Why was it necessary to do so on August 31?
OK. I will tell you why. In July, there was a meeting of the inter-ministerial/judiciary task force on the criminal justice sector. It was attended by ministers of government, including the then acting attorney general, Ganga Singh. There was a dialogue with the Chief Justice and myself on the dates for the implementation and operationalising of the new system of Sufficiency Hearings to replace the old and present system of preliminary inquiries. At the end of the discussions it was agreed by all parties that the new law would take effect on January 2. It was also agreed there would be timelines and those timelines were settled largely at that meeting.
In that regard, one of the things that had to be done was that the AG had to bring a bill to amend the Supreme Court of Judicature Act for the creation of additional posts of Master in time to enable the Judicial and Legal Service Commission to advertise and appoint people to that position...
Sorry to break your trend of thought, but the Opposition is claiming that Government promised that the legislation would not be proclaimed until the infrastructure was put in place to facilitate it coming into being. Why was that clause proclaimed on August 31 and the Opposition is claiming there was a conspiracy?.
That it utter nonsense but people are entitled to their views; some of them are political views meant to embarrass the Minister of Justice and the Attorney General.
Minister Volney, why was it proclaimed on August 31?
You know unless there is certainty in introducing change and in this case unless a date was fixed certain for the operationlising of the new system no one would take preparing for it seriously. In order to facilitate that it was necessary for the legislation act to be proclaimed in part so that governance would recognise the existence of the need in a live statute, because when a statute is enacted and requires a proclamation it gets its life from the proclamation.
In retrospect Mr Volney, do you think that the Government could have gone about this matter differently?
I have to admit it was an oversight, firstly of the Ministry of Justice which was responsible for piloting the measure, and the Parliament which did not pick up on it in the debate and include in the schedule the so-called white-collar crime and the other offences that we now in hindsight realise should have been included. It was not deliberate.
Another disturbing angle in this saga Mr Volney, is the lengthy statement by the Director of Public Prosecutions who said he didn't know of the existence of that clause. Was it necessary for the Government to inform him on this piece of the legislation?
(Clearing his throat) The DPP no doubt followed the debate as he ought to have when this legislation that affected his department like no other was in progress.
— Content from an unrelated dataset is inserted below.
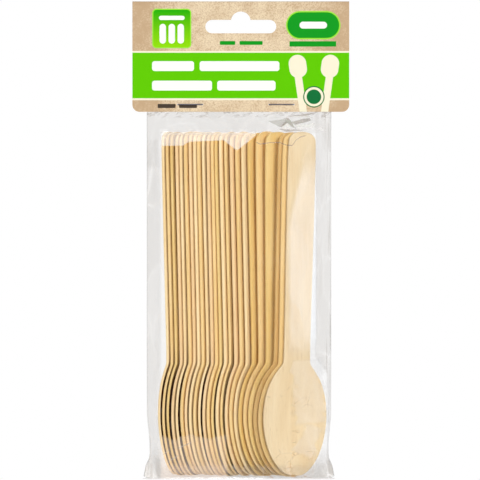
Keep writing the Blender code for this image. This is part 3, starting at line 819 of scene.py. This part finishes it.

Neither he nor his lawyers, as far I recall, attended the parliamentary sessions.
Are they obligated to attend?
They are not obligated but it is disingenuous for the DPP to say that he did not know of the provisions because when the legislation...
Mr Minster, you know that is a serious allegation against the honourable gentleman?
Clevon, I want to make it clear that this is not a personal attack on the goodly gentleman. Not at all. But when the legislation was enacted and assented to, it was printed and it was available for all to see. There were meetings when he was clearly aware of it...in my presence.
The justice sector inter-ministerial committee of the Judiciary. He was aware of it and ought to be aware of it since the passage and enactment of the bill into the act, as it was long ago as December 18, 2011. He would have been put on notice of that fact and what I can tell you as a matter of fact, as far back as 2008 he would have been in possession of the committal of the said people who are attracting public scrutiny, that they had been committed in Piarco number two I think it was.
He has failed to file an indictment in that matter in four years. Neither has he discontinued that matter. Now if he had proceeded...
For the benefit of non-lawyers, what is the impact of that alleged failure?
It means that he sat on the cases without bringing it to trial. He could have field an indictment in December and have the matter listed in January, and those men as well as other people would have been out to trial within any ten-year period, certainly before any proclamation. So he neither filed any indictment nor did he discontinue the proceedings.
So that for him to write a letter after all this time and claim he had no knowledge that this matter was going to be affected by the proclamation, I think it is to move himself from any blame because there is enough blame to go around in this matter. Those people could have been tried and would have been by now either convicted or would have been freed by a jury.
Mr Volney, the office of the DPP is virtually untouchable...
Not virtually. It is untouchable.
If what you are saying is correct, would you advocate that perhaps legislation governing that office should be amended to prevent a recurrence of this type of situation?
No, I believe the office of the DPP should remain independent but what we need is legislation, and Section 34 would have solved that problem, which is to tell the DPP that when matters are getting to the ten-year old mark beyond which an injustice occurs to the other party, he should make up his mind whether he is going to proceed with an indictment and to prosecute or he is going to end that matter. But you cannot have people sitting and waiting over ten years for a date for trial.
That is not fair and the people who are most affected by it are the poor people in our society. This measure was meant to address that issue and to bring back the balance between the rights of the State to prosecute ad the right of the citizen to a fair trial within a reasonable time.
Has that repealing of the clause fundamentally dented the original intent of the legislation?
No. It has not. You see, the legislation is primarily to replace the archaic preliminary inquiry with a new swift sufficiency hearing. The secondary primary purpose which is Section 34, was to provide people who could no longer wait because their matters were not being listed, with a facility to go to the court directly, that they did not have to wait on the DPP to prosecute them. They could have gone directly to the high court and say "I have been languishing all these years waiting for a trial. I have not yet gotten a date. Free me because to hold me would be unjust."
And that position stands today?
That has been totally eradicated by this amendment. That is correct and that is why...
We are back to square one?
Well, in relation to that everybody has to wait no matter how long they have to wait, whether it is 27 years as that infamous case last year that was tried after 27 years...you just have to sit down and wait until the DPP decides when he is going to put you up on trial.